My friend and I were okay, we had been standing half-way up what was a very narrow shop, so the full force of the bomb hadn't travelled very far up it.
The front of the shop was a mess of rubble. I don't remember if there was anybody in that part of the shop when the blast went off. Maybe it's better that I don't.
There was a side door to the shop, so I was able to get everybody out and into a car-park behind the main street. We were all obviously in shock but nobody seemed to have life-threatening injuries.
Shock makes you do funny things. Twice I went back into the crumbling building, once to look for a pair of shoes I had left behind and then to get the keys to the shop - not realising that this was pointless as there were no doors left to lock.
Not long after I was bundled into a car and taken up to the hospital. The images I saw there will haunt me for the rest of my life.
My dad tracked me down at the hospital. I was bloodied and bruised but I didn't want to stay there so he sent me home with a neighbour.
He stayed at the hospital to help carry in the injured and to wait for my mum who he knew would eventually make her way there.
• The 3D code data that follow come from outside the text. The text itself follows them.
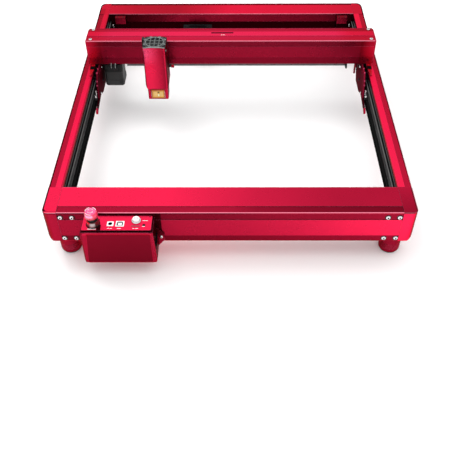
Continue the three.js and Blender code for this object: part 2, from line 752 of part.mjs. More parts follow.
// Housing: a tapered tube with a dovetail groove up its back.
function laserHousing() {
  // half width, front, back, corner radius, z
  const rings = [
    [MODULE_HALF + 0.2, MODULE_FRONT + 1.2, MODULE_BACK - 8, 3.2, -11.8],
    [MODULE_HALF + 1.5, MODULE_FRONT, MODULE_BACK, 4, -4],
    [MODULE_HALF - 0.2, MODULE_FRONT, MODULE_BACK, 4, 71.2],
    [MODULE_HALF - 0.8, MODULE_FRONT + 0.6, MODULE_BACK - 0.6, 3.6, 72],
  ].map(([half, front, back, radius, z]) =>
    roundRect(across(half), [front, back], radius, 2).map(([x, y]) => [x, y, z]),
  );
  const lowerHollow = alongZ(
    roundRect(across(MODULE_HALF - 2.2), [MODULE_FRONT + 2.4, MODULE_BACK - 9.5], 2, 3),
    [-20, -2],
  );
  const upperHollow = alongZ(
    roundRect(across(MODULE_HALF - 2), [MODULE_FRONT + 2, MODULE_BACK - 4.4], 2.4, 3),
    [-2.5, 80],
  );
  const grooveHalf = [
    [-7.9, MODULE_BACK + 1], [-7.9, MODULE_BACK - 0.1], [-8.7, MODULE_BACK - 2.1],
  ];
  const groove = alongZ(closeAcross(grooveHalf, 0), [-40, 90]);
  return cut(loft(rings), lowerHollow, upperHollow, groove);
}

// Shield skirt round the beam, with a window opening in front.
function laserShield() {
  const outer = roundRect(across(19), [MODULE_FRONT + 1.6, MODULE_FRONT + 29], 2.4, 4);
  const inner = roundRect(across(16.8), [MODULE_FRONT + 4, MODULE_FRONT + 26.8], 1.4, 3);
  return cut(
    alongZ(outer, [-35, -12.1], [inner]),
    box(across(12.9), [MODULE_FRONT - 2, MODULE_FRONT + 9], [-33.6, -14.2]),
  );
}
function laserWindow() {
  return box(across(12.5), [MODULE_FRONT + 1.7, MODULE_FRONT + 3.7], [-33.2, -14.6]);
}

// Lens barrel, (radius, z).
const LENS_BARREL = [
  [0, -24], [4.2, -24], [4.6, -23.4], [4.6, -17], [7, -16.4], [7, 1.6], [0, 1.6],
];

// Heat sink: upright fins on a common back.
function heatSink() {
  const half = 17.6;
  const count = 9;
  const finT = 1.6;
  const front = MODULE_FRONT + 3;
  const back = MODULE_BACK - 6;
  const root = back - 6; // front face of the common back
  const outline = [[-half, back]];
  for (let i = 0; i < count; i++) {
    const x = -half + (i * (2 * half - finT)) / (count - 1);
    if (i > 0) outline.push([x, root]);
    outline.push([x, front], [x + finT, front]);
    if (i < count - 1) outline.push([x + finT, root]);
  }
  outline.push([half, back]);
  return alongZ(outline, [2, 56]);
}

// Fan frame with its guard: a ring, a hub and two crossed bars.
function fanFrame() {
  const opening = circle(0, FAN_Y, 16, 36);
  const frame = roundRect(across(17.9), [FAN_Y - 16.9, FAN_Y + 16.9], 2.2, 3);
  const guard = roundRect(across(20.4), [MODULE_FRONT + 0.4, MODULE_BACK - 2], 6, 4);
  const ringZ = [73, 75];
  const barZ = [73.2, 74.8];
  const barHalf = 0.7;
  const reach = 16.8; // half length of a bar
  return join(
    alongZ(frame, [58, 72.3], [opening]),
    alongZ(guard, [72.2, 75], [opening]),
    alongZ(circle(0, FAN_Y, 10.6), ringZ, [circle(0, FAN_Y, 9.4)]),
    rodZ(4.6, ringZ, [0, FAN_Y]),
    box(across(reach), [FAN_Y - barHalf, FAN_Y + barHalf], barZ),
    box(across(barHalf), [FAN_Y - reach, FAN_Y + reach], barZ),
  );
}

// Seven pitched blades round a hub.
function fanRotor() {
  const count = 7;
  const blades = [];
  for (let i = 0; i < count; i++) {
    const blade = new THREE.BoxGeometry(9.6, 0.9, 8.6)
      .rotateX(0.7)
      .translate(9.6, 0, 0)
      .rotateZ((i / count) * Math.PI * 2);
    blades.push(blade);
  }
  return join(rodZ(6.5, [-4.5, 4.5], [0, 0], 28), ...blades);
}

function addLaser(head) {
  const laser = assembly(head, 0, 0, 0);
  const lensPosition = [0, MODULE_FRONT + 15, 0];
  part(laser, "laser_housing", laserHousing(), RED);
  part(laser, "laser_shield", laserShield(), RED);
  part(laser, "laser_window", laserWindow(), AMBER);
  part(laser, "laser_lens_barrel", turned(LENS_BARREL, 28), BRASS, lensPosition);
  part(laser, "heat_sink", heatSink(), ALU);
  part(laser, "fan_frame", fanFrame(), BLACK);
  part(assembly(laser, 0, FAN_Y, FAN_Z), "fan_rotor", fanRotor(), PLASTIC);
}

// ---------- the machine ----------
const root = new THREE.Group();
const machine = assembly(root, 0, -(FRAME_D - BOX_D) / 2, FRAME_H + FOOT_H);
addFrame(machine);
addYDrive(machine);
addControlBox(machine);
const gantry = addGantry(machine);
const head = addHead(gantry);
addLaser(head);

export default root;
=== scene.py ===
"""Looks of a gantry laser engraver, built around its CAD pieces.

The rectangular frame lies flat on its feet, with the control box on the front beam.
The gantry spans the frame in x and carries the laser module on its front side.
Lengths are in millimetres unless a comment says otherwise: x across from the middle,
y back from the frame's front face, z up from the frame's top face.
"""

import math

import bmesh
import bpy
from mathutils import Matrix, Quaternion, Vector

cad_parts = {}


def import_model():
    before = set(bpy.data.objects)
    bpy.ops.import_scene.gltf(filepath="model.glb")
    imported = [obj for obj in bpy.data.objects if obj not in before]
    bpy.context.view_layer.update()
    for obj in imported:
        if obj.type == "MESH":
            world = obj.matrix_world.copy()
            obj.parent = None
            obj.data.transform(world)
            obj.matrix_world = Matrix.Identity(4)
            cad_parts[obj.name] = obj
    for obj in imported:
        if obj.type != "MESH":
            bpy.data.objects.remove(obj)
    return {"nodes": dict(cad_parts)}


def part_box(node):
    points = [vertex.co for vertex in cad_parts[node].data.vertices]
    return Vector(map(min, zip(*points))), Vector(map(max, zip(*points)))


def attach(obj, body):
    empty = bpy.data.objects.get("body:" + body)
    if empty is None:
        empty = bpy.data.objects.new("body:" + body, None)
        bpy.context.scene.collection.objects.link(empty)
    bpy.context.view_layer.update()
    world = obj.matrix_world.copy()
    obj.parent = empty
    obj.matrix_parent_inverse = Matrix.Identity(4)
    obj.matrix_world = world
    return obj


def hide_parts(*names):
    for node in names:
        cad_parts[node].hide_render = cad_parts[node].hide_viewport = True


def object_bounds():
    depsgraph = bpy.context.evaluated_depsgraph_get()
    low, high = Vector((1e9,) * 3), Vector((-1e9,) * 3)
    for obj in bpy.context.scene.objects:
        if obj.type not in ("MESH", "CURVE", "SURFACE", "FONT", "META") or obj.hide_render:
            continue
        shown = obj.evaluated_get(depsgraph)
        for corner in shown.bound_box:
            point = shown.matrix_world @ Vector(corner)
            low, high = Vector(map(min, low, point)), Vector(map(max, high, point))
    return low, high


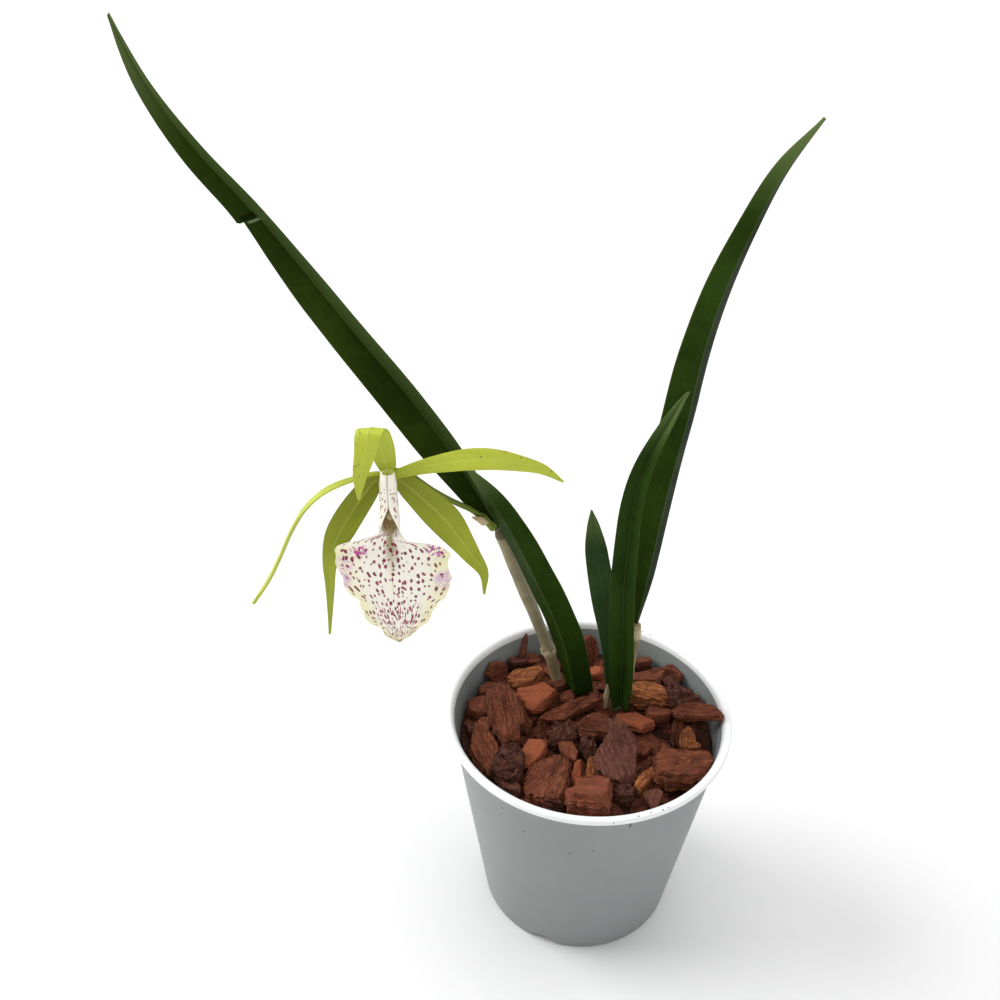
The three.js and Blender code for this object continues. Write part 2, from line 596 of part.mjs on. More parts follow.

My mum had been in Dunnes Stores at the time of the blast. For those familiar with Omagh, you'll know this is only around the corner from Market Street. She had raced round, witnessed the devastation and began looking for me.
She saw what was left of the shop where I had been working, not knowing I had made it out the back and was safe. After thinking she had found me amongst the rubble a couple of times, she gave up her search in the town and went the hospital where she found my father who was able to reassure her that I was OK.
I, meanwhile, was at my neighbour's being fed sherry, valium, sweet tea and cigarettes when my mother burst into the house. It was the first time she had ever seen me smoking but I think she forgave me.
I cannot begin to imagine how horrific for my mum that hour must have been, as she looked for me in Market Street.
Later that night there was a constant stream of visitors at the door, friends and family disbelieving that I could really be OK after being so close.
At about 8pm my mum insisted on taking me back to the hospital. The left side of my body was covered in a huge black bruise from my shoulder to my bum, there were cuts and bruising to my face and she was worried about any internal injuries.
Part of the memorial being installed last month
I was given the all-clear and sent home where I watched with disbelief the scenes that were unfolding on the news, finding it difficult to comprehend that I had been a part of it.
It wasn't until the next day that I found out a good friend had been killed. I had been with her just two nights before and we had made plans to go out on the Saturday night.
It hadn't occurred to me that any of my friends could have died. We were 21, we were meant to invincible.
The next few months passed in a blur.
I couldn't sleep and was probably drinking a bit too much.
At night I was having more and more flashbacks that I couldn't handle. I felt guilty for walking away relatively uninjured when others did not.
I was angry with myself that when the police came to speak to me I could remember nothing of the car, despite the fact I had stood so close to it a couple of times.
My mother sent me to my GP who prescribed sleeping tablets, when I went back for a repeat prescription the third time he, very kindly, said no and that I should look into getting some counselling.
It was nearly six months before I took him up on his advice. Therapy was something only Americans did, but it helped. Just to vent to a neutral person and to talk things through lifted a lot of the mist from my head.
In the intervening 10 years I hope I have moved on.
This week has been hard, especially working in an office where Omagh is seen as a story and there has been much talk of it in the run-up to the anniversary.
There have been many tears shed over the years, but one thing I have learned, and perhaps the most important for me, is that the bombing is a part of my life.
I was there, it has undeniably shaped the life I now have and there is no point trying to get away from it.
So this afternoon I will attend the memorial service to remember those who did not survive and to be thankful that I did.